Ermutigung und Unterstützung ist das Gebot der Stunde. Nötig wären aber auch zwei Dinge, die eher auf Ablehnung stoßen werden. Erstens: Das Monitoring muss extrem ausgeweitet werden. Landesweite Vergleichstests in allen Fächern, in Zeiten des Fernunterrichts zwei Mal pro Schuljahr. Schüler sollten die Aufgaben möglichst online bearbeiten. Kein Papierkram, keine Korrekturen durch unterrichtende Lehrkräfte, dafür aussagekräftige Rückmeldung für Schüler und Lehrer. Dazu müssen weitere Studien zum Unterrichtsgeschehen in den Abiturklassen kommen.
Zweitens: Corona ist ein Arschloch. Die zweite Welle wird uns im Herbst treffen, wenn die Urlauber aus Malle, von der Nordsee und aus den Berliner Freibädern zurück sind. Pünktlich zu Beginn des neuen Schuljahres. Wenn das nicht aufgrund der fehlenden Vorbereitungszeit genauso ruckelig anfangen soll wie das letzte aufgehört hat, müssen schulinterne Fortbildungen in den Sommerferien stattfinden. Eine Woche mindestens, das ganze Kollegium.
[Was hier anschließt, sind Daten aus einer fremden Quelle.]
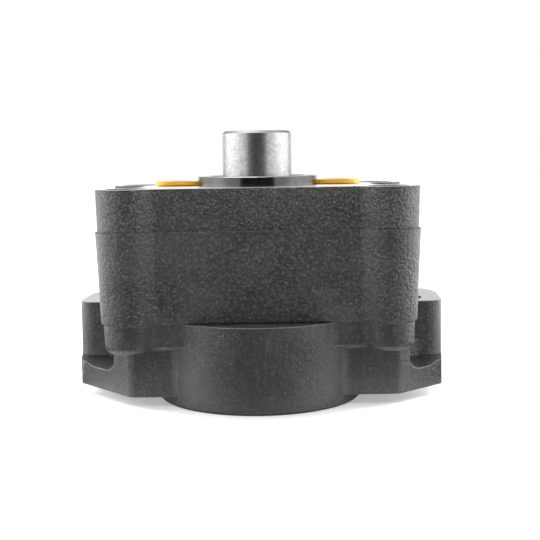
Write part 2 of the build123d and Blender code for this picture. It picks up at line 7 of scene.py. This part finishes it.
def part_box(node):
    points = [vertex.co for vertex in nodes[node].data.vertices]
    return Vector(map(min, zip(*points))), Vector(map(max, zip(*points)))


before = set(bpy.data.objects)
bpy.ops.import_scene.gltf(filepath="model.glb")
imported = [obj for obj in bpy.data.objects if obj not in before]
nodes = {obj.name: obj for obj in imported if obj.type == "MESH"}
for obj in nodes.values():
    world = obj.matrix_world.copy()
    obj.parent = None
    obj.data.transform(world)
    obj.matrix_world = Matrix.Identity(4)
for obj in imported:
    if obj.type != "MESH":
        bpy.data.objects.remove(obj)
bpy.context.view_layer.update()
print("frame loaded:", len(nodes), "nodes")

noiseLow, noiseHigh = 0.3, 0.7   # nearly all of a noise pattern lies between these
noiseGrain = {"roughness": 0.55, "bevelSamples": 6}
meshCare = {"weld": 0.000002, "sharpAngle": 32}


def addNode(tree, kind, values=None, **settings):
    # one shader node, with its settings and its unlinked inputs filled in
    node = tree.nodes.new(kind)
    for name, value in settings.items():
        setattr(node, name, value)
    for name, value in (values or {}).items():
        if hasattr(value, "links"):
            tree.links.new(value, node.inputs[name])
        else:
            node.inputs[name].default_value = value
    return node


def startMaterial(name):
    # an empty material with its shader, and the piece's own coordinates in metres
    material = bpy.data.materials.new(name)
    material.use_nodes = True
    tree = material.node_tree
    tree.nodes.clear()
    shader = addNode(tree, "ShaderNodeBsdfPrincipled")
    addNode(tree, "ShaderNodeOutputMaterial", {"Surface": shader.outputs["BSDF"]})
    coords = addNode(tree, "ShaderNodeTexCoord").outputs["Object"]
    return material, tree, shader, coords


def grain(tree, coords, size, stretch=(1, 1, 1), detail=2.0, warp=0.0):
    # noise whose grains are size metres across, drawn out along each axis by stretch and curled by warp
    scale = [1 / (size * s) for s in stretch]
    placed = addNode(tree, "ShaderNodeMapping", {"Vector": coords, "Scale": scale}).outputs["Vector"]
    values = {"Vector": placed, "Scale": 1.0, "Detail": detail, "Distortion": warp,
              "Roughness": noiseGrain["roughness"]}
    return addNode(tree, "ShaderNodeTexNoise", values).outputs["Fac"]


def cells(tree, coords, size, smooth=0.6):
    # rounded pebbles of size metres: distance to the nearest of many scattered points, softened
    values = {"Vector": coords, "Scale": 1 / size, "Smoothness": smooth}
    return addNode(tree, "ShaderNodeTexVoronoi", values, feature="SMOOTH_F1").outputs["Distance"]


def between(tree, value, low, high, toLow=0.0, toHigh=1.0):
    # straight line from toLow at low to toHigh at high, held at both ends
    values = {"Value": value, "From Min": low, "From Max": high, "To Min": toLow, "To Max": toHigh}
    return addNode(tree, "ShaderNodeMapRange", values).outputs["Result"]


def blendColor(tree, amount, first, second):
    # first colour at 0, second at 1
    node = addNode(tree, "ShaderNodeMix", data_type="RGBA")
    for index, value in ((0, amount), (6, first), (7, second)):
        if hasattr(value, "links"):
            tree.links.new(value, node.inputs[index])
        elif index == 0:
            node.inputs[index].default_value = value
        else:
            node.inputs[index].default_value = (*value, 1.0)
    return node.outputs[2]


def calc(tree, operation, first, second=0.0):
    # one sum on two numbers or sockets
    node = addNode(tree, "ShaderNodeMath", operation=operation)
    for index, value in enumerate((first, second)):
        if hasattr(value, "links"):
            tree.links.new(value, node.inputs[index])
        else:
            node.inputs[index].default_value = value
    return node.outputs[0]


def relief(tree, height, depth, under=None):
    # bump of that depth in metres, on top of an earlier normal
    values = {"Height": height, "Distance": depth, "Strength": 1.0}
    if under is not None:
        values["Normal"] = under
    return addNode(tree, "ShaderNodeBump", values).outputs["Normal"]


def softEdges(tree, radius):
    # the normal turned near sharp edges, as if they were rounded by radius
    bevel = addNode(tree, "ShaderNodeBevel", {"Radius": radius}, samples=noiseGrain["bevelSamples"])
    return bevel.outputs["Normal"]


castLimits = {
    "drift": (0.35, 0.7), "patch": (0.4, 0.6), "patchLeast": 0.3, "streak": (0.5, 0.75),
    "paintedGlintGrain": (0.60, 0.72), "edgeWearAndHighlight": (0.995, 0.93), "wearPatch": (0.4, 0.6), "wearLeast": 0.2,
}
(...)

Noten und Zeugnisse sind in diesen Zeiten nicht zu rechtfertigen. Dafür sind die Unterschiede in den technischen Voraussetzungen, den häuslichen Bedingungen und der Existenz von unterstützenden Eltern, Geschwistern oder Nachhilfelehrern zu groß. Über den mittleren Schulabschluss und das Abitur 2021 muss man schon jetzt nachdenken, auch gemeinsam mit den Schülern, den Hochschulen und Ausbildungsbetrieben. Auch der Übergang in die Oberschulen nach Klasse 6 muss reformiert werden, vielleicht könnte zeitweise die alte BVG-Regel wieder gelten.
Die Bildungsverwaltung ist sehr damit beschäftigt, ein starres Korsett aufrechtzuerhalten, das den Schulen jetzt die Luft zum Durchatmen nimmt. Alte Regeln werden „angepasst“, so etwas wie ein „Masterplan Homeschooling“ fehlt bezeichnenderweise. Generalstabsmäßig wird Hygiene über alles gestellt, die pädagogische Atmosphäre leidet. Statt tatsächlich den Schulen Freiheiten zu lassen wie sie die schrittweise Öffnung organisieren und welche Schüler zuerst in die Schulen kommen sollen, werden Klassenstufen vorgegeben.
Noch nie war die Gelegenheit so nah, Schule komplett neu zu denken. Ort, Fächer, Inhalte – alles ist verhandelbar. Manches wartet schon seit Jahrzehnten auf Modernisierung: fächerübergreifendes Unterrichten, Feedbackkultur, Differenzierung. Die Forderung nach „Entrümpelung“ der Lehrpläne hat schon einen Bart – jetzt wäre ein Anlass, damit anzufangen. Brandaktuell stellen sich Fragen nach Motivation durch herausfordernde Aufgaben (statt Druck und Noten) und nach dem menschlichen Miteinander.
Schulen müssen sich jetzt entwickeln. Dafür braucht es einen klaren Rahmen, ausreichend Zeit und ein wenig Vertrauen. Es eilt ein wenig. Möglicherweise gibt es schon 2022 einen Corona-Impfstoff. Bis dahin sollte so viel wie möglich auf den Kopf gestellt sein.